(EXERCISE DESCRIPTION): Exact repetition of every entry is required.

(PROVIDED RECORDS):
— Start —

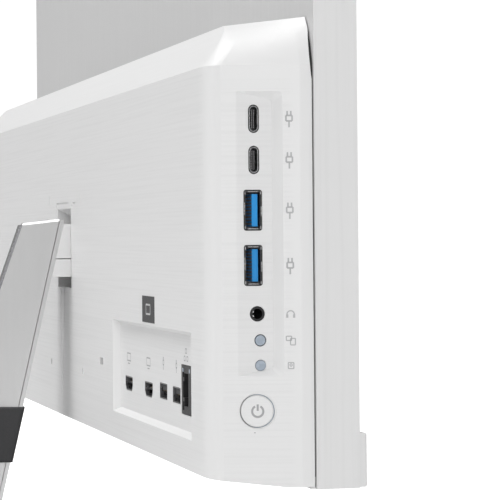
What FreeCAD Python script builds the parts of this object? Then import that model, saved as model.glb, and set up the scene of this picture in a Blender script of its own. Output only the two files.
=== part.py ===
import FreeCAD, Part
import Sketcher
import os
import re

# An all-in-one desktop computer: a display slab with the computer in a
# shallow rear housing, carried by a tilt hinge on one slanted leg and a flat
# base.  Millimetres, +Z up, the screen faces -Y and the side ports face -X.
# The origin is on the desk, in the middle of the object's footprint.

doc = FreeCAD.newDocument("all_in_one")
sheet = doc.addObject("Spreadsheet::Sheet", "Sizes")

SIZES = {
    # display slab
    "slab_width": 612, "slab_height": 370, "slab_depth": 15.4, "slab_wall": 1.6,
    "desk_gap": 70, "slab_back": -34, "bezel": 7, "chin": 26.7, "slab_gap": 0.3,
    "lip_out": 1.6, "lip_thick": 0.6,
    "bar_height": 18.6, "bar_proud": 2.8, "bar_lift": 0.3,
    # rear housing, measured rearward from the slab's back and up from its lowest edge
    "shell": 2.2, "depth_back": 35.4, "depth_crest": 23.4, "foot_back": 3.5, "foot_seam": 0.8,
    "foot_turn": 10, "shoulder": 145.2, "middle": 153.2, "crest_back": 161.0, "crest_seam": 162.3,
    # rear housing, measured inward from the slab's sides
    "inset_seam": 1.1, "inset_side": 1.5, "side_start": 4.5, "inset_turn": 8.8, "side_end": 30.6,
    "inset_corner": 10.5, "inset_back": 21.5, "inset_crest": 34.6, "inset_top": 9.2,
    # the same, and the side's end, at the middle section of the curved shoulder
    "mid_seam": 3.3, "mid_side": 4.6, "mid_turn": 13.2, "mid_end": 24.6, "mid_corner": 15.4,
    "mid_back": 19.0,
    # the narrow dark gap between the housing and the slab
    "gap_wide": 0.45, "gap_deep": 1.1, "lens_wide": 1.1, "lens_height": 149, "lens_curve": 60,
    # side port recess
    "recess_low": 38.9, "recess_high": 136.2, "recess_front": 13.1, "recess_inset": 7.4,
    "recess_lean": 0.64, "recess_flare": 0.75, "recess_round": 2.0,
    "usb_c_one": 126.9, "usb_c_two": 112.8, "usb_c_line": 19.5,
    "usb_a_one": 95.6, "usb_a_two": 76.7, "usb_a_line": 20,
    "jack_height": 60.1, "jack_line": 18.7, "jack_radius": 2.5, "jack_bore": 1.8, "jack_length": 14,
    "lens_one": 51.0, "lens_two": 42.4, "lens_line": 17.7, "lens_radius": 1.8,
    "power_height": 26.9, "power_line": 19.3, "power_radius": 5.5, "power_round": 0.7, "power_moat": 0.4,
    # rear port recess
    "rear_left": -268.6, "rear_right": -119.4, "rear_low": 14.6, "rear_high": 52.8,
    "rear_depth": 3.2, "rear_slope": 1.6,
    "hdmi_one": -138, "hdmi_two": -178, "hdmi_height": 27,
    "rear_usb_one": -206, "rear_usb_two": -229.5, "rear_usb_height": 28.1,
    "lan_centre": -246, "lan_height": 31, "power_in_centre": -260.6, "power_in_height": 28,
    # port sizes
    "usb_c_long": 9.4, "usb_c_short": 3.5, "usb_a_long": 13.3, "usb_a_short": 5.8,
    "hdmi_long": 15.0, "hdmi_short": 5.6, "lan_long": 18, "lan_wide": 16,
    "power_in_radius": 3.6, "port_wall": 0.35,
    # hinge pocket, hinge and leg
    "axis_line": 24, "axis_height": 85, "shaft_radius": 4, "run_gap": 0.05,
    "pocket_half": 18.6, "pocket_low": 63.5, "pocket_high": 100.2, "pocket_roof": 94.6,
    "pocket_floor": 9,
    "groove_half": 10.2, "groove_deep": 1.6, "neck_half": 18, "neck_front": 13.5,
    "neck_low": 68.8, "neck_seam": 77.3, "neck_high": 93.0,
    "leg_half": 17, "leg_spine": 3.5, "leg_plate": 1.5, "leg_front": 38, "leg_rear": 56.4, "leg_top_front": 95.6,
    "leg_top_rear": 93.6, "front_lean": 0.234, "rear_lean": 0.3556, "leg_lip": 2.0, "leg_wall": 2.4,
    "clip_low": -15.7, "clip_high": 9.5, "clip_proud": 1.0, "clip_loop": 20,
    # base
    "base_width": 250, "base_depth": 186, "base_thick": 6, "base_corner": 20, "foot_thick": 1.5,
    "foot_radius": 8, "ballast_thick": 3, "ballast_margin": 9,
    # lock slot
    "lock_x": -93.3, "lock_height": 33.9, "lock_long": 7,
}
for row, (alias, value) in enumerate(SIZES.items(), start=1):
    sheet.set(f"A{row}", alias)
    sheet.set(f"B{row}", str(value))
    sheet.setAlias(f"B{row}", alias)
doc.recompute()

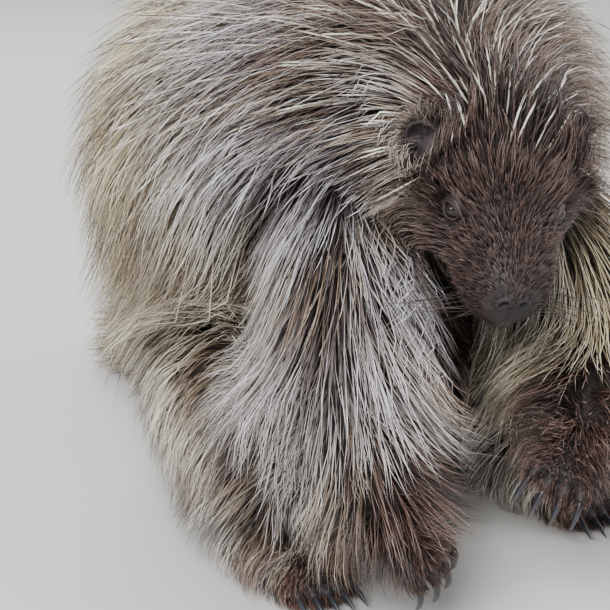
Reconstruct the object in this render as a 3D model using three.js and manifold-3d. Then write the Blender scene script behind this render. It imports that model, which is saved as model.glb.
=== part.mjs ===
// A North American porcupine that sits hunched on its haunches, its head bent down and turned a little to its
// right, and both forepaws held low before its chest as if round a piece of food.
// Millimetres, +Z up. The animal faces -Y, its left side is +X, and the origin is the middle of its seat.

import * as THREE from 'three';
import { LoftGeometry } from 'three/addons/geometries/LoftGeometry.js';
import { mergeVertices } from 'three/addons/utils/BufferGeometryUtils.js';
import Module from 'manifold-3d';

const wasm = await Module();
wasm.setup();
const { Manifold } = wasm;

// Space kept between nodes that touch.
const GAP = 0.35;

// How the head is set on the neck, in degrees, and where its back end is.
const HEAD_PITCH = 34;
const HEAD_YAW = -20;
const HEAD_ROLL = 5;
const HEAD_BASE = new THREE.Vector3(-2, -176, 280);

// Places on the head, from its back end, for a head that faces -Y and lies level.
const EYE_RADIUS = 6.3;
const EYE_FORWARD = 60;
const EYE_OUT = 28.5;
const EYE_UP = 12;
const LID_THICKNESS = 1.5;
const LID_RING = 0.95 * EYE_RADIUS;
const LID_OUT = 3;
const LID_AHEAD = 1.5;
const LID_TURN = 62;
const LID_SQUASH = 0.82;
const EAR_FORWARD = 20;
const EAR_OUT = 43;
const EAR_UP = 25;
const EAR_HALF = [13, 5.5, 15];
const EAR_CUP = [9.5, 5, 11.5];
const EAR_CUP_FORWARD = 4.5;
const EAR_CUP_UP = 1;
const EAR_TURN = 38;
const NOSE_CENTRE = [0, -110, -3];
const NOSE_HALF = [9.5, 6, 7.5];
const NOSTRIL_CENTRE = [5, -115.5, -4];
const NOSTRIL_HALF = [1.9, 4.5, 3];
const NOSTRIL_TURN = [-25, -20];

// The mouth, as shares of the head's length from its back end and degrees round from under the chin.
const MOUTH_POINTS = 7;
const MOUTH_FRONT = 0.93;
const MOUTH_DEPTH = 0.3;
const MOUTH_CURVE = 1.4;
const MOUTH_SPREAD = 44;
const MOUTH_GROOVE = 1.3;
const LIP_RADIUS = 2.2;
const LIP_SPREAD = 8;
const LIP_STEP = 0.03;

// Digits of the paws, and claws measured along their curve.
const FORE_DIGITS = 4;
const HIND_DIGITS = 5;
const DIGIT_RADIUS = 5;
const FORE_CLAW = 21;
const HIND_CLAW = 18;
const CLAW_RADIUS = 2.8;
const DIGIT_STEPS = 2;
const CLAW_STEPS = 3;
const DIGIT_SET_BACK = 5;
const OUTER_DIGIT_SET_BACK = 4;
const DIGIT_SHAPE = [1, 1, 0.76];
const CLAW_SHAPE = [0.95, 0.66, 0.16];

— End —

(SOLUTION):
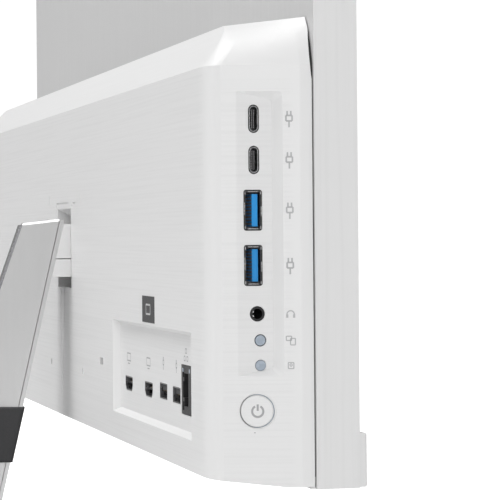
What FreeCAD Python script builds the parts of this object? Then import that model, saved as model.glb, and set up the scene of this picture in a Blender script of its own. Output only the two files.
=== part.py ===
import FreeCAD, Part
import Sketcher
import os
import re

# An all-in-one desktop computer: a display slab with the computer in a
# shallow rear housing, carried by a tilt hinge on one slanted leg and a flat
# base.  Millimetres, +Z up, the screen faces -Y and the side ports face -X.
# The origin is on the desk, in the middle of the object's footprint.

doc = FreeCAD.newDocument("all_in_one")
sheet = doc.addObject("Spreadsheet::Sheet", "Sizes")

SIZES = {
    # display slab
    "slab_width": 612, "slab_height": 370, "slab_depth": 15.4, "slab_wall": 1.6,
    "desk_gap": 70, "slab_back": -34, "bezel": 7, "chin": 26.7, "slab_gap": 0.3,
    "lip_out": 1.6, "lip_thick": 0.6,
    "bar_height": 18.6, "bar_proud": 2.8, "bar_lift": 0.3,
    # rear housing, measured rearward from the slab's back and up from its lowest edge
    "shell": 2.2, "depth_back": 35.4, "depth_crest": 23.4, "foot_back": 3.5, "foot_seam": 0.8,
    "foot_turn": 10, "shoulder": 145.2, "middle": 153.2, "crest_back": 161.0, "crest_seam": 162.3,
    # rear housing, measured inward from the slab's sides
    "inset_seam": 1.1, "inset_side": 1.5, "side_start": 4.5, "inset_turn": 8.8, "side_end": 30.6,
    "inset_corner": 10.5, "inset_back": 21.5, "inset_crest": 34.6, "inset_top": 9.2,
    # the same, and the side's end, at the middle section of the curved shoulder
    "mid_seam": 3.3, "mid_side": 4.6, "mid_turn": 13.2, "mid_end": 24.6, "mid_corner": 15.4,
    "mid_back": 19.0,
    # the narrow dark gap between the housing and the slab
    "gap_wide": 0.45, "gap_deep": 1.1, "lens_wide": 1.1, "lens_height": 149, "lens_curve": 60,
    # side port recess
    "recess_low": 38.9, "recess_high": 136.2, "recess_front": 13.1, "recess_inset": 7.4,
    "recess_lean": 0.64, "recess_flare": 0.75, "recess_round": 2.0,
    "usb_c_one": 126.9, "usb_c_two": 112.8, "usb_c_line": 19.5,
    "usb_a_one": 95.6, "usb_a_two": 76.7, "usb_a_line": 20,
    "jack_height": 60.1, "jack_line": 18.7, "jack_radius": 2.5, "jack_bore": 1.8, "jack_length": 14,
    "lens_one": 51.0, "lens_two": 42.4, "lens_line": 17.7, "lens_radius": 1.8,
    "power_height": 26.9, "power_line": 19.3, "power_radius": 5.5, "power_round": 0.7, "power_moat": 0.4,
    # rear port recess
    "rear_left": -268.6, "rear_right": -119.4, "rear_low": 14.6, "rear_high": 52.8,
    "rear_depth": 3.2, "rear_slope": 1.6,
    "hdmi_one": -138, "hdmi_two": -178, "hdmi_height": 27,
    "rear_usb_one": -206, "rear_usb_two": -229.5, "rear_usb_height": 28.1,
    "lan_centre": -246, "lan_height": 31, "power_in_centre": -260.6, "power_in_height": 28,
    # port sizes
    "usb_c_long": 9.4, "usb_c_short": 3.5, "usb_a_long": 13.3, "usb_a_short": 5.8,
    "hdmi_long": 15.0, "hdmi_short": 5.6, "lan_long": 18, "lan_wide": 16,
    "power_in_radius": 3.6, "port_wall": 0.35,
    # hinge pocket, hinge and leg
    "axis_line": 24, "axis_height": 85, "shaft_radius": 4, "run_gap": 0.05,
    "pocket_half": 18.6, "pocket_low": 63.5, "pocket_high": 100.2, "pocket_roof": 94.6,
    "pocket_floor": 9,
    "groove_half": 10.2, "groove_deep": 1.6, "neck_half": 18, "neck_front": 13.5,
    "neck_low": 68.8, "neck_seam": 77.3, "neck_high": 93.0,
    "leg_half": 17, "leg_spine": 3.5, "leg_plate": 1.5, "leg_front": 38, "leg_rear": 56.4, "leg_top_front": 95.6,
    "leg_top_rear": 93.6, "front_lean": 0.234, "rear_lean": 0.3556, "leg_lip": 2.0, "leg_wall": 2.4,
    "clip_low": -15.7, "clip_high": 9.5, "clip_proud": 1.0, "clip_loop": 20,
    # base
    "base_width": 250, "base_depth": 186, "base_thick": 6, "base_corner": 20, "foot_thick": 1.5,
    "foot_radius": 8, "ballast_thick": 3, "ballast_margin": 9,
    # lock slot
    "lock_x": -93.3, "lock_height": 33.9, "lock_long": 7,
}
for row, (alias, value) in enumerate(SIZES.items(), start=1):
    sheet.set(f"A{row}", alias)
    sheet.set(f"B{row}", str(value))
    sheet.setAlias(f"B{row}", alias)
doc.recompute()

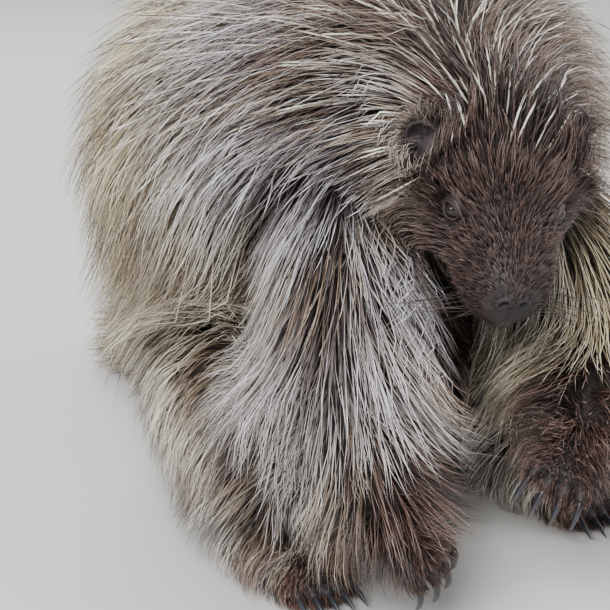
Reconstruct the object in this render as a 3D model using three.js and manifold-3d. Then write the Blender scene script behind this render. It imports that model, which is saved as model.glb.
=== part.mjs ===
// A North American porcupine that sits hunched on its haunches, its head bent down and turned a little to its
// right, and both forepaws held low before its chest as if round a piece of food.
// Millimetres, +Z up. The animal faces -Y, its left side is +X, and the origin is the middle of its seat.

import * as THREE from 'three';
import { LoftGeometry } from 'three/addons/geometries/LoftGeometry.js';
import { mergeVertices } from 'three/addons/utils/BufferGeometryUtils.js';
import Module from 'manifold-3d';

const wasm = await Module();
wasm.setup();
const { Manifold } = wasm;

// Space kept between nodes that touch.
const GAP = 0.35;

// How the head is set on the neck, in degrees, and where its back end is.
const HEAD_PITCH = 34;
const HEAD_YAW = -20;
const HEAD_ROLL = 5;
const HEAD_BASE = new THREE.Vector3(-2, -176, 280);

// Places on the head, from its back end, for a head that faces -Y and lies level.
const EYE_RADIUS = 6.3;
const EYE_FORWARD = 60;
const EYE_OUT = 28.5;
const EYE_UP = 12;
const LID_THICKNESS = 1.5;
const LID_RING = 0.95 * EYE_RADIUS;
const LID_OUT = 3;
const LID_AHEAD = 1.5;
const LID_TURN = 62;
const LID_SQUASH = 0.82;
const EAR_FORWARD = 20;
const EAR_OUT = 43;
const EAR_UP = 25;
const EAR_HALF = [13, 5.5, 15];
const EAR_CUP = [9.5, 5, 11.5];
const EAR_CUP_FORWARD = 4.5;
const EAR_CUP_UP = 1;
const EAR_TURN = 38;
const NOSE_CENTRE = [0, -110, -3];
const NOSE_HALF = [9.5, 6, 7.5];
const NOSTRIL_CENTRE = [5, -115.5, -4];
const NOSTRIL_HALF = [1.9, 4.5, 3];
const NOSTRIL_TURN = [-25, -20];

// The mouth, as shares of the head's length from its back end and degrees round from under the chin.
const MOUTH_POINTS = 7;
const MOUTH_FRONT = 0.93;
const MOUTH_DEPTH = 0.3;
const MOUTH_CURVE = 1.4;
const MOUTH_SPREAD = 44;
const MOUTH_GROOVE = 1.3;
const LIP_RADIUS = 2.2;
const LIP_SPREAD = 8;
const LIP_STEP = 0.03;

// Digits of the paws, and claws measured along their curve.
const FORE_DIGITS = 4;
const HIND_DIGITS = 5;
const DIGIT_RADIUS = 5;
const FORE_CLAW = 21;
const HIND_CLAW = 18;
const CLAW_RADIUS = 2.8;
const DIGIT_STEPS = 2;
const CLAW_STEPS = 3;
const DIGIT_SET_BACK = 5;
const OUTER_DIGIT_SET_BACK = 4;
const DIGIT_SHAPE = [1, 1, 0.76];
const CLAW_SHAPE = [0.95, 0.66, 0.16];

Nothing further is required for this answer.